In the postwar years, Churchill’s advocacy of European unification served as a forum for reestablishing his status in his own party in Britain, and on the international scene. Only months after the war ended he advocated a “United States of Europe” to unify the continent “in a manner unknown since the fall of the Roman Empire.” The federation would be one of several regional units in the new United Nations. He did not believe the United Nations could prevent a future European war without a united Europe. He gave his most famous speech on this topic in Zurich on 19 September 1946. He now visualized the United States of Europe as one of four U.N. pillars, along with the British Empire and Commonwealth, a U.S.-led Western Hemisphere, and a Soviet sphere. The first step would be an alliance between France and Germany. He asked General de Gaulle to “take Germany by the hand and rally her to the West and European civilization,” but the French President insisted on British participation at the beginning stage.

In January 1947 Churchill chaired the newly organized Provisional United Europe Committee comprised of British political leaders, academics and religious leaders. He also attempted to set up a bipartisan organization, the All Party Group, within Britain to promote a united Europe, but failed to gain the support of Prime Minister Clement Attlee. (See his Commons exchange with Willie Gallacher on this subject, page 37.)

The inspirational rhetoric of his public speeches envisioned elements of supranationalism, though he was still unwilling to jeopardize Britain’s privileged relationship with other English-speaking nations by joining in a European federation. In 1947 and 1948 he sought to link the united Europe initiative in Britain with like-minded continental groups. He founded the United Europe Movement in Britain, served as its president and sought Labour support for it. He was now placing Britain closer to the heart of European unification than ever before.

At the Congress of the European Movement at The Hague on 7-10 May 1948 Churchill’s European unity strategy paid rich dividends. He made several highly publicized speeches and in his keynote address Churchill sketched out his vision of a united Europe and Britain’s place in it, emphasizing that it was “impossible to separate economic and defence from the political structure.” He called for a European Assembly and spoke of three world pillars in the United Nations—the USSR, the United States and Western Hemisphere—and a Council of Europe that included Britain “linked to its Empire and Commonwealth.” He hoped to
reach a time when people would be proud to say, “I am a European,” and would think of themselves as much European as of their native land. 

He next faced the task of organizing formal institutions for a united Europe. He hoped a Council and Assembly of Europe would provide a forum for his views while Labour was in power and would hasten the reentry of Germany into the European family. Creating the institutions gave him a sense of purpose and combative enjoyment he had not felt since the war, but it tested his convictions versus his rhetoric. It was also like squaring a circle trying to maintain close relations with the USA and the Commonwealth while drawing closer to Europe.

Churchill acknowledged these two visions of European unity but tried not to define the organizational structure at this stage. At the European Assembly in July 1949, he addressed the intergovernmental-federal debate by suggesting that all possibilities be explored. His main goal was to foster a Europeanism which would include Germany.

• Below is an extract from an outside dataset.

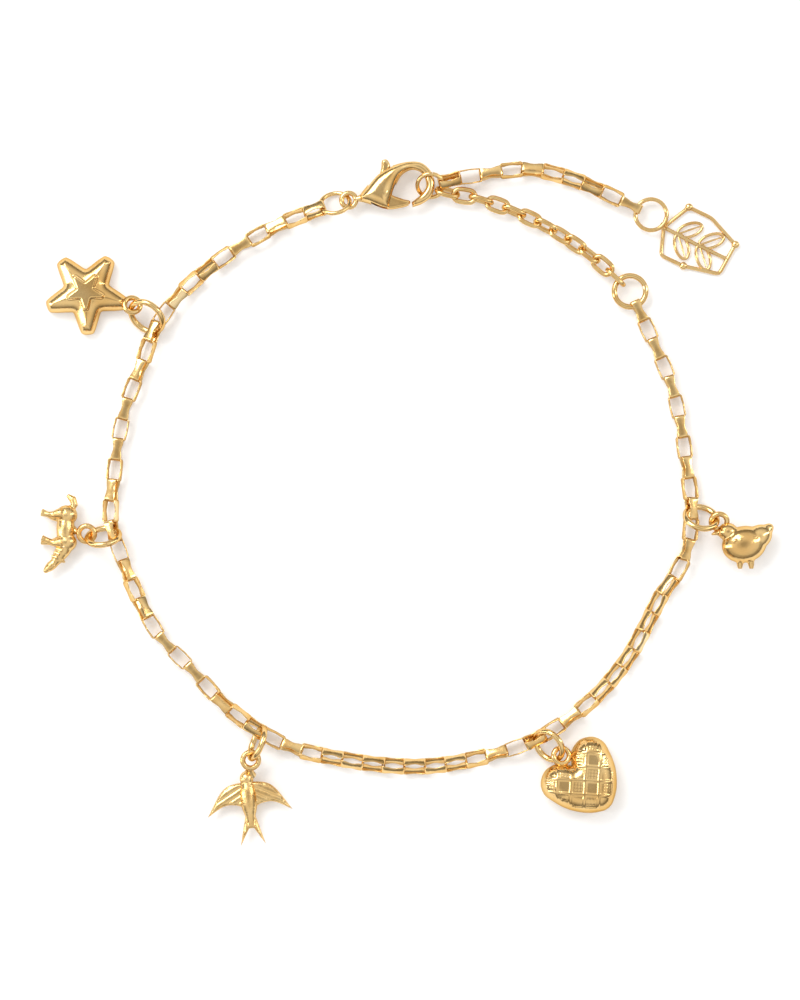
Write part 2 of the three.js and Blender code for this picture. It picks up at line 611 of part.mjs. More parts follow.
hangings.forEach((hanging, i) => {
  const link = main.heldLinks[i].middle;
  const { holds, ring, eye, turn, tilt, slope, eyeTilt } = hanging;
  const x = link.x + ring[0] * holds.radius;
  const y = link.y + ring[1] * holds.radius;
  const ringPlace = { ring: holds, x, y, z: ring[2] * holds.radius, turn, tilt, slope };
  const charm = charms[hanging.charm];
  const height = eye[2] * holds.radius;
  const body = charm.build().add(eyeSolid(charm, { height, eyeTurn: turn, eyeTilt }));
  const hung = piece(`${hanging.charm}_charm`, castGold, body);
  hung.position.set(x + eye[0] * holds.radius + charm.at.x, y + eye[1] * holds.radius + charm.at.y, 0);
  hung.rotation.z = radians(charm.turn);
  bracelet.add(ringPiece(`${hanging.charm}_jump_ring`, ringPlace), hung);
});

// The origin is the middle of the bottom of the whole piece
const extent = new THREE.Box3().setFromObject(bracelet, true);
const centre = extent.getCenter(new THREE.Vector3());
bracelet.position.set(-centre.x, -centre.y, -extent.min.z);
bracelet.updateMatrixWorld(true);

export default bracelet;
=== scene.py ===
# Gold charm bracelet lying in a loop on a white table.
import math

import bpy
import numpy as np
from mathutils import Matrix, Vector
from mathutils.geometry import delaunay_2d_cdt


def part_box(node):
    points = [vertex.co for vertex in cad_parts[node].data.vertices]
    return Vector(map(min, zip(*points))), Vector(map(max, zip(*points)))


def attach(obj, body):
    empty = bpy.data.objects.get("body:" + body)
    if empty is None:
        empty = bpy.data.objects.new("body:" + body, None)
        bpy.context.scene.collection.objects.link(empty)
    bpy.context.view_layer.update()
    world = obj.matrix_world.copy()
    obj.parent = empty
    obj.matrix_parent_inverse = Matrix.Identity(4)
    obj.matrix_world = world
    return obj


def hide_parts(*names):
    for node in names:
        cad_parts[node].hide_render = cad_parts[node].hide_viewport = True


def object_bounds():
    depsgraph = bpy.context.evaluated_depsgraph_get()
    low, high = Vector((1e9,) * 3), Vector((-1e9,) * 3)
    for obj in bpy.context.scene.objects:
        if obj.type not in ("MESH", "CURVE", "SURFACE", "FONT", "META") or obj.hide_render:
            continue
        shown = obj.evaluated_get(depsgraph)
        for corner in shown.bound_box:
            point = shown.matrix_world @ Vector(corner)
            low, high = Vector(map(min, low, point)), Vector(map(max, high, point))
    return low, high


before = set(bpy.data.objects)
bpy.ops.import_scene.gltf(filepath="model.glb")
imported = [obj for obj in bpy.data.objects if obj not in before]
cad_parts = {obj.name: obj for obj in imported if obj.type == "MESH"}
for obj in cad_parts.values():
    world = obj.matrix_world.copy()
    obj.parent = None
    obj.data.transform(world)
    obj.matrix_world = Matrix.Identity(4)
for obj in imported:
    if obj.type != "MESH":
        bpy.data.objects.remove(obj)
cad_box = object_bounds()

# Where things lie on the table. The places below are the ones that the CAD model uses, in millimetres,
# and the extender ring's packed box says how far the whole bracelet was moved to centre it.
MM = 0.001
ring_low, ring_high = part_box("extender_ring")
EXTENDER_RING_AT = (24.95, 22.68, 0.88)
EXTENDER_RING_REACH = 2.0
lay = Vector((
    ring_high[0] / MM - EXTENDER_RING_AT[0] - EXTENDER_RING_REACH,
    (ring_low[1] + ring_high[1]) / 2 / MM - EXTENDER_RING_AT[1],
    (ring_low[2] + ring_high[2]) / 2 / MM - EXTENDER_RING_AT[2],
))

# Strip gold: the box chain is bent from flat brass strip and gold plated, tumbled bright. The rollers
# leave faint lines along the strip, tumbling leaves soft dents, and the edges are burnished paler.
GOLD = (0.83, 0.58, 0.26, 1.0)
GOLD_PALE = (0.94, 0.75, 0.44, 1.0)
GOLD_DEEP = (0.73, 0.45, 0.16, 1.0)
GOLD_GLANCING = (0.73, 0.56, 0.34, 1.0)


def plating_group():
    """Colour and sheen of worn plating: paler on edges, deeper in patches, with fine tumbling marks."""
    group = bpy.data.node_groups.new("plating", "ShaderNodeTree")
    face = group.interface
    for name, kind, value in (
        ("Gold", "Color", GOLD), ("Pale Gold", "Color", GOLD_PALE), ("Deep Gold", "Color", GOLD_DEEP),
        ("Patch Size", "Float", 900.0), ("Edge Wear", "Float", 0.6), ("Shine", "Float", 0.12),
        ("Dullness", "Float", 0.26), ("Mark Size", "Float", 5000.0),
    ):
        socket = face.new_socket(name, in_out="INPUT", socket_type="NodeSocket" + kind)
        socket.default_value = value
    for name, kind in (("Colour", "Color"), ("Roughness", "Float"), ("Height", "Float")):
        face.new_socket(name, in_out="OUTPUT", socket_type="NodeSocket" + kind)
    nodes, links = group.nodes, group.links
    given = nodes.new("NodeGroupInput")
    out = nodes.new("NodeGroupOutput")
    where = nodes.new("ShaderNodeTexCoord")

    def noise(scale_socket, detail, rough):
        made = nodes.new("ShaderNodeTexNoise")
        made.inputs["Detail"].default_value = detail
        made.inputs["Roughness"].default_value = rough
        links.new(where.outputs["Object"], made.inputs["Vector"])
        links.new(given.outputs[scale_socket], made.inputs["Scale"])
        return made

    def spread(source, low, high):
        made = nodes.new("ShaderNodeMapRange")
        made.inputs["From Min"].default_value = low
        made.inputs["From Max"].default_value = high
        links.new(source, made.inputs["Value"])
        return made

    def mixed(share, first, second):
        made = nodes.new("ShaderNodeMix")
        made.data_type = "RGBA"
        links.new(share, made.inputs["Factor"])
        links.new(first, made.inputs["A"])
        links.new(second, made.inputs["B"])
        return made

    patches = noise("Patch Size", 2.0, 0.5)
    marks = noise("Mark Size", 4.0, 0.65)
    patch_share = spread(patches.outputs["Fac"], 0.42, 0.72)
    deepen = mixed(patch_share.outputs["Result"], given.outputs["Gold"], given.outputs["Deep Gold"])
    shape = nodes.new("ShaderNodeNewGeometry")
    edge = spread(shape.outputs["Pointiness"], 0.52, 0.62)
    worn = nodes.new("ShaderNodeMath")
    worn.operation = "MULTIPLY"
    links.new(edge.outputs["Result"], worn.inputs[0])
    links.new(given.outputs["Edge Wear"], worn.inputs[1])
    pale = mixed(worn.outputs[0], deepen.outputs["Result"], given.outputs["Pale Gold"])
    dull = spread(marks.outputs["Fac"], 0.35, 0.7)
    links.new(given.outputs["Shine"], dull.inputs["To Min"])
    links.new(given.outputs["Dullness"], dull.inputs["To Max"])
    links.new(pale.outputs["Result"], out.inputs["Colour"])
    links.new(dull.outputs["Result"], out.inputs["Roughness"])
    links.new(marks.outputs["Fac"], out.inputs["Height"])
    return group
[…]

Until his return to office, Churchill’s strategy of building confidence and sentiment for European union without rigid constitutions clashed with continental wishes to construct just such arrangements. Treaties to pool coal and steel and to establish a European Army severely tested Churchill’s delicate balancing act of engaging Britain with its Atlantic, Empire and Commonwealth responsibilities on acceptable terms.

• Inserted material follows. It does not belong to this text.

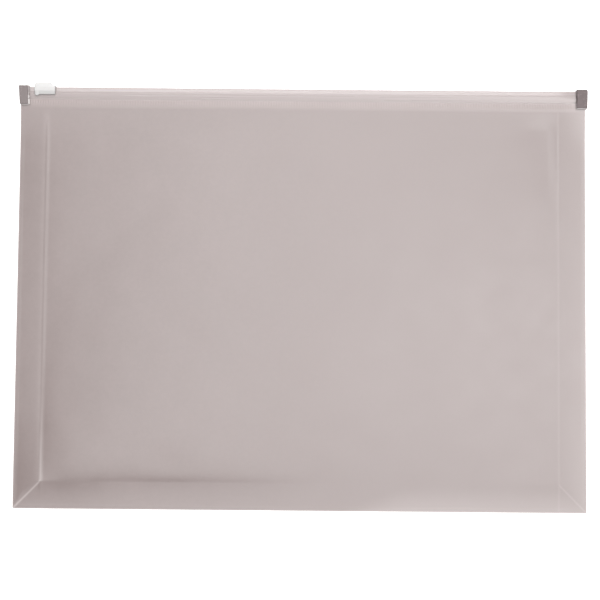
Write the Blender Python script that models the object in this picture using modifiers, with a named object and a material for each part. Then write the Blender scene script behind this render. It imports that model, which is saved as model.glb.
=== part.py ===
"""A flat cash deposit bag: two film panels welded round three sides, with a slider zip along the top.

The bag lies on its back. X runs along the zip, +Y from the bottom seam to the zip, and +Z through the
thickness. The origin is the middle of the bag's underside. Sizes are in metres.

The zip's section is described by two distances: "down" from the zip's top edge, and "out" from the
middle plane of the bag.
"""

import math

import bmesh
import bpy
from mathutils import Vector

# Overall sizes
BAG_WIDTH = 0.3302  # film, from side seam to side seam
BAG_HEIGHT = 0.2450  # from the bottom seam to the zip's top edge
BAG_THICKNESS = 0.0100  # over both panels, inside the creases
CLEARANCE = 0.0003  # between pieces that touch or slide

# Film panels
FILM = 0.0003
SEAM_WIDTH = 0.0020
CREASE_INSET = 0.0160  # from the film's edge to the crease that lets the bag expand
ZIP_SLOPE = 0.0200  # where the film rises from the zip to its full height

# Zip profiles: track, neck and flange, from the top edge down
TRACK_HEIGHT = 0.0036
TRACK_DEPTH = 0.00155
TRACK_ROUND = 0.0007
NECK_DROP = 0.0065  # down to the end of the neck
NECK_DEPTH = 0.00075
FLANGE_DROP = 0.0122  # down to the flange's lower edge
FLANGE_DEPTH = 0.00045
TONGUE_WIDTH = 0.0007
TONGUE_REACH = 0.0007  # past the middle plane, into the groove
TONGUE_LAND = 0.00035  # left between the finger's channel and the groove

# Slider
SLIDER_LENGTH = 0.0121
SLIDER_ARM = 0.0014
SLIDER_CROWN = 0.0021  # over the top edge of the zip
SLIDER_HOOK = 0.0007
SLIDER_BEVEL = 0.0003
OPEN_SIDE_CHAMFER = 0.0008
CLOSED_SIDE_CHAMFER = 0.0020
FINGER_THICKNESS = 0.0010
FINGER_REACH = 0.0012
FINGER_LENGTH = 0.0055
PARKING_GAP = 0.0026  # between the parked slider and the left clip

# End clips
CLIP_LENGTH = 0.0068
CLIP_WALL = 0.0009
CLIP_END_WALL = 0.0010
CLIP_DROP = 0.0103  # down from the zip's top edge
CLIP_BEVEL = 0.0005
NOTCH_MARGIN = 0.0005  # between a clip and the swinging front panel

# Split of the front profile into a swinging middle and two held ends
SPLIT_MARGIN = 0.0010  # between the parked slider and the swinging middle

# Levels and edges that follow from the sizes above
MIDDLE_Z = BAG_THICKNESS / 2
SLIDER_RISE = CLEARANCE + SLIDER_CROWN
BOTTOM_Y = -(BAG_HEIGHT + SLIDER_RISE) / 2
ZIP_TOP_Y = BOTTOM_Y + BAG_HEIGHT
HALF_WIDTH = BAG_WIDTH / 2

FACE_OUT = CLEARANCE / 2
TRACK_OUT = FACE_OUT + TRACK_DEPTH
NECK_OUT = FACE_OUT + NECK_DEPTH
FLANGE_OUT = FACE_OUT + FLANGE_DEPTH
CHANNEL_OUT = FINGER_THICKNESS / 2 + CLEARANCE
CHANNEL_DROP = FINGER_REACH + CLEARANCE
TONGUE_DROP = CHANNEL_DROP + TONGUE_LAND + CLEARANCE + TONGUE_WIDTH / 2
GROOVE_HALF = TONGUE_WIDTH / 2 + CLEARANCE
GROOVE_OUT = TONGUE_REACH + CLEARANCE

SEAM_OUT = (CLEARANCE + FILM) / 2
WELD_OUT = FLANGE_OUT + CLEARANCE + FILM / 2
CROWN_OUT = (BAG_THICKNESS - FILM) / 2
WELD_TOP_Y = ZIP_TOP_Y - NECK_DROP - CLEARANCE
WELD_END_Y = ZIP_TOP_Y - FLANGE_DROP
CROWN_TOP_Y = WELD_END_Y - ZIP_SLOPE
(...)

After Churchill’s motion creating a European Army—though not a supranational one—was passed by the European Assembly, he faced the problems of spelling out the structure. Constructing a European Army brought Churchill back to the role of national sovereignty. Privately, he hoped for national divisions under a “SHAEF-like command with a civilian Defence Chief responsible to existing national governments acting together.” He believed that a European Army without national contingents would not have a fighting spirit. Publicly, he preferred to comment on proposals of others rather than present schemes of his own In London, President Eisenhower gave an impassioned speech on European unification. Although Churchill called the speech “one of the greatest speeches by an American in my lifetime,” he and Eisenhower differed on the extent of unification and it soon became evident both men were moving in opposite directions on the issue.

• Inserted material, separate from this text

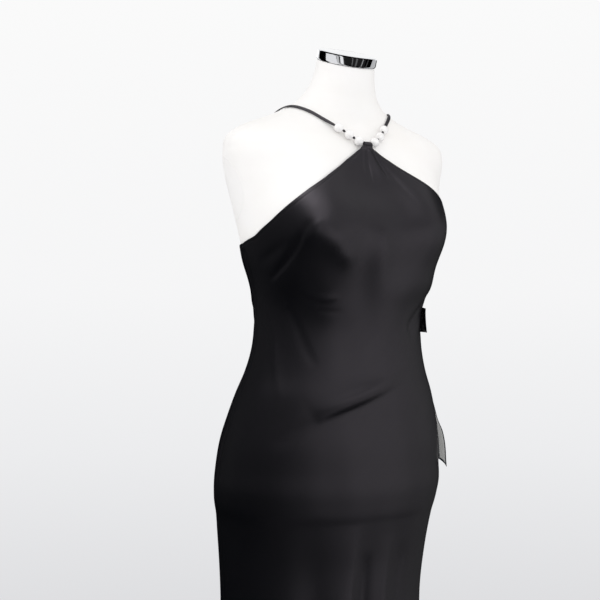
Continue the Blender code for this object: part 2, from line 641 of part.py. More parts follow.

Did Churchill manipulate the European Movement for political gain or did he sincerely accept its implications for Britain and the continent? Though he never expressed unqualified support for a federal Europe, favouring instead an intergovernmental approach, he fully exploited his status while out of power to avoid making hard choices. His public utterances appear closer to accepting a federal Europe than he was prepared to do in office. In a 29 November 1951 Cabinet memorandum, Churchill said unequivocally that Britain should not become an “integral part of European integration” as it would “forfeit our insular or commonwealth-wide character.”

What did Churchill’s more than two decades of involvement in European unity ultimately mean? Was it simply political partisanship, an egotistical need to possess an international public forum, a display of innovative thinking, a means of maintaining Europe’s balance of power with minimum British commitments, a last-ditch attempt to preserve Britain’s global status in a superpower world, or some combination of die above? Historians have divided into two camps on the issue. Some do not see Churchill’s statements as inconsistent with his action, since there never was a real chance, under Churchill, for Britain to participate in a supranational European organization. Others insist Churchill sincerely believed in the progressive merging of continental sovereignty but was unsure of Britain’s membership in it in the immediate or near future.

We can, however, draw the following conclusions: Whatever his intentions, Churchill’s words inspired and energized continental sentiment for a solution to Europe’s postwar weakness and lack of recovery. Providing legitimacy with his prestige, Churchill gave continental proponents of a united Europe political cover and helped them create forums to convert public sentiment into governmental policy. Churchill’s rhetoric also began debate, which continues to this day within Britain, about its future as a world power and the role Europe could play in that endeavour. Though in guarding Britain’s independence Churchill may have looked to the Victorian past to solve the problems of the present, it would not be the first time in history that ideas and goals from the past propelled a nation, and a continent, into the future.